The documents obtained by Ross showed that some €643,000 had been spent over the course of four years on transatlantic travel promoting the agency's Science Challenge Programme. The expenses included items such as first-class air fares, business class air fares and fares paid for by FÁS for spouses, rounds of golf as well as nail and beauty treatment. It also revealed that three Government ministers and two junior ministers had attended in that time for inconsequential reasons.

This revelation caused major controversy and pressure was brought to bear on FÁS Director General Roddy Molloy to resign, although Taoiseach Brian Cowen spoke in support of Molloy both publicly and in the Dáil.
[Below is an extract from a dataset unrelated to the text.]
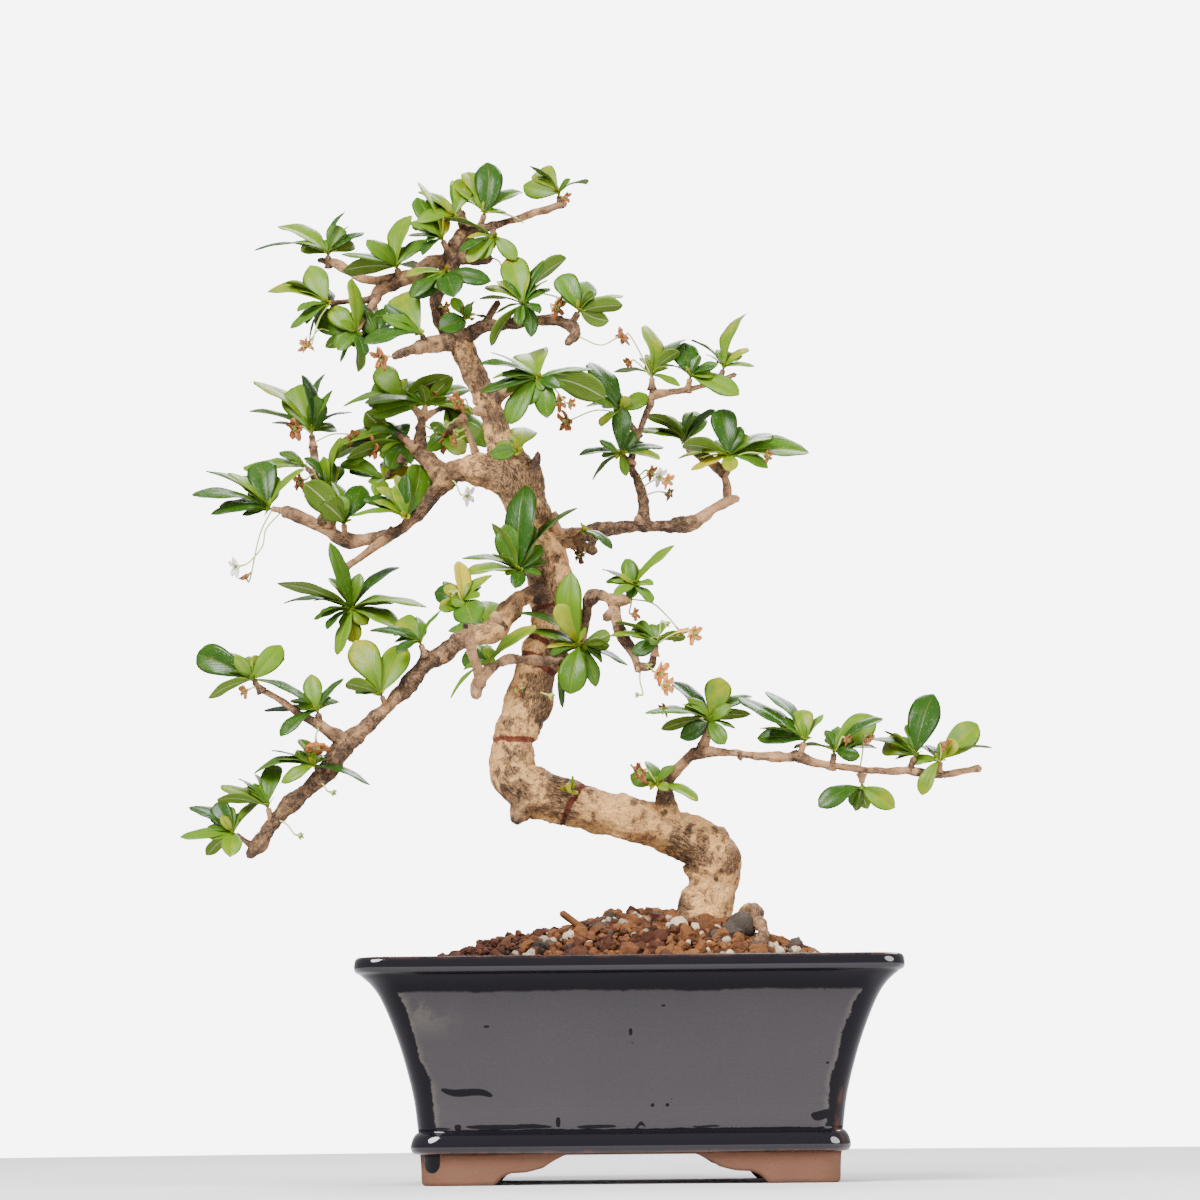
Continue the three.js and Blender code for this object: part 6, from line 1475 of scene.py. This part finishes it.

Molloy appeared on The Pat Kenny Show on RTÉ Radio 1 to defend the expenses incurred.

However, under increasing pressure, Molloy resigned as Director General on 25 November 2008.

In September 2009 the board announced it would resign and The Irish Times announced that legislation to restructure the organisation was expected in the following four weeks.

The report into the breakdown of internal controls in FÁS by the Comptroller and Auditor General was published in 2010.

==Dissolution==
Under the Further Education and Training Act 2013, FÁS was dissolved and its functions were transferred to a new agency, SOLAS. The training function of FÁS was absorbed into the restructured local Vocational Education Committees which were retitled Education and Training Boards in July 2013 under the
Education and Training Boards Act 2013.